Despite the concerns over inflation, distributor respondents to several recent surveys, as well as most construction industry economists and Wall Street analysts, don’t see a recession in 2024. Nick Lipinski, an equities analyst with Vertical Research Partners (VRP), who manages the quarterly EW/VRP survey on electrical market conditions, says the responses on 2024 demand were mixed. Election noise may impact decision-making in 2024, says Lipinski, but distributor respondents in the Q3 2023 survey agreed projects already underway will be seen to completion. He said that while the survey forecast of +3.3% growth over Q2 2023 (+2.7% volume growth and +0.6% of price) was generally in line or above expectations, several distributors noted a marked slowing in day-to-day activity in October.
MODEST GROWTH IN NONRESIDENTIAL CONSTRUCTION
In his July 2023 commentary on the updated 2023 Consensus Construction Forecast, Kermit Baker, AIA’s chief economist said spending on nonresidential buildings has been growing at a “torrid” pace so far this year. “Even with the expected moderation during the second half of the year, the AIA Consensus Construction Forecast Panel is projecting that spending will increase by just under +20% for the year,” he said in his analysis. “That pace of growth hasn’t been seen since the construction boom years leading up to the Great Recession. Leading the charge is the manufacturing sector, where spending is projected to increase more than +50% this year on top of an exceptional performance last year. And while industrial construction spending is expected to be the bright light, healthy gains are expected across the board, with both the commercial and institutional construction categories projected to increase at a double-digit pace.
HOW TO USE THE MARKET PLANNING GUIDE
Methodology. Normally, the print edition of our annual Market Planning Guide includes a sales estimate for the next year, as well as some insight into distributors’ anticipated capital expenditures and their expectations for business conditions in key market segments. Unfortunately, this year the response rate for this survey was not high enough at press-time to publish a statistically viable forecast for 2024, so EW’s editors a published the 2024 sales forecast in this article in the first chart.

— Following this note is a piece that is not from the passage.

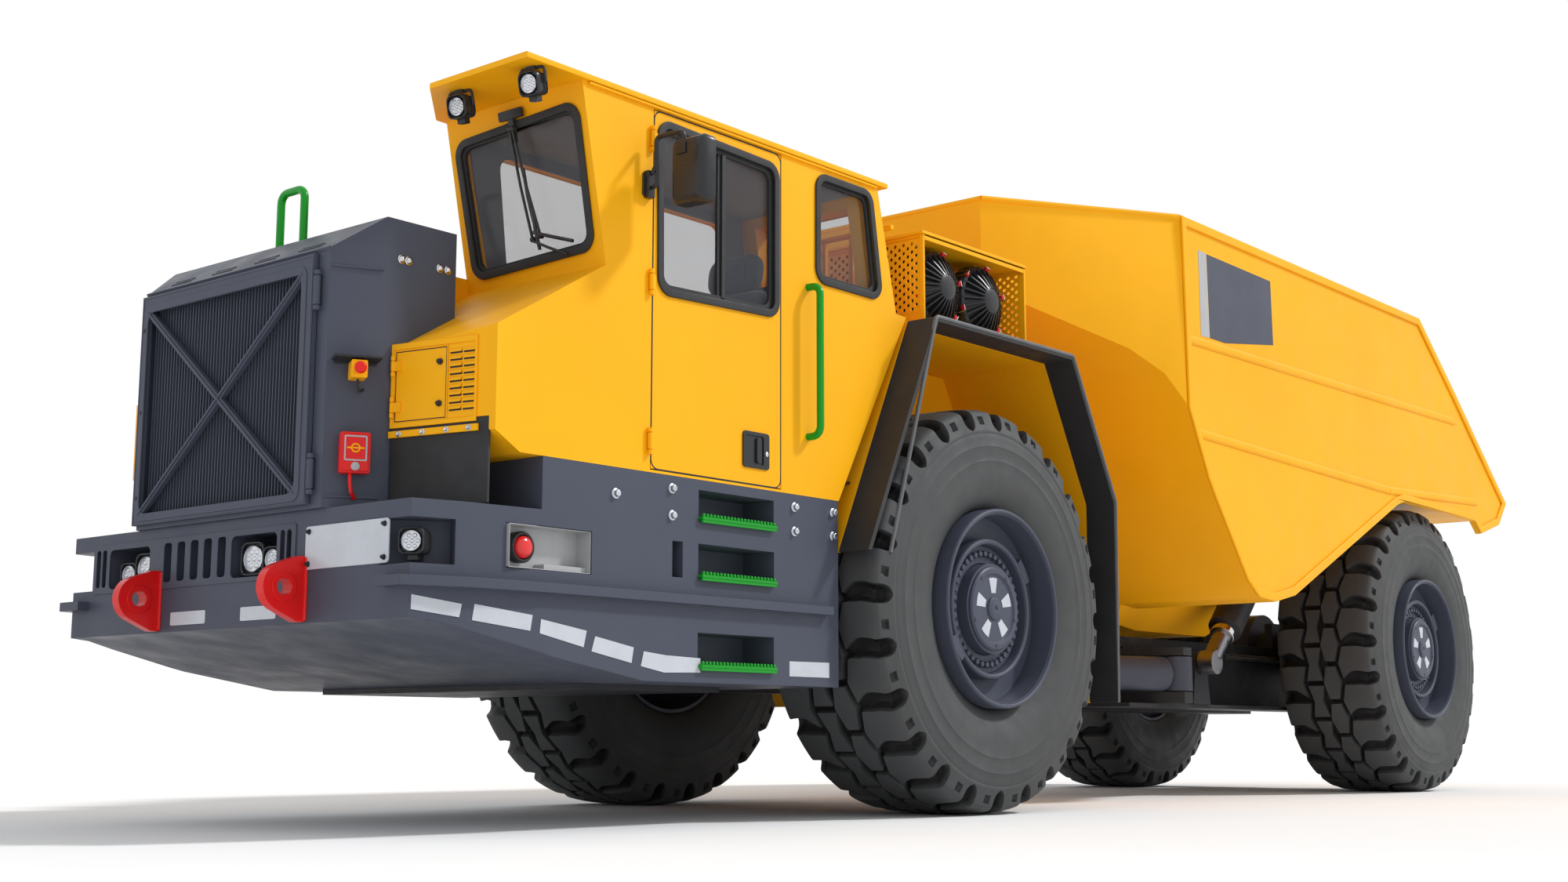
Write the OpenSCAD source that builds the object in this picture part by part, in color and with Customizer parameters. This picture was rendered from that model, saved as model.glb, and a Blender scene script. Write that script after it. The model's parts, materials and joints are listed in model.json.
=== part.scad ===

DEVELOPING SALES ESTIMATES
Multipliers. Each multiplier is a dollar figure that represents the average amount of electrical products distributors sell to each particular type of customer, on a per-employee basis or other “economic factor.” (See EW’s National Multipliers in the chart). When used with the employment figures in the regional profiles, the multipliers help establish the amount of business electrical distributors could do with major customer groups in your area and in total.
Using multipliers results in a dollar figure for market size that tells the level of business distributors in the area could do if every potential customer bought a typical amount of product from them. It tends to be a larger number than actual sales.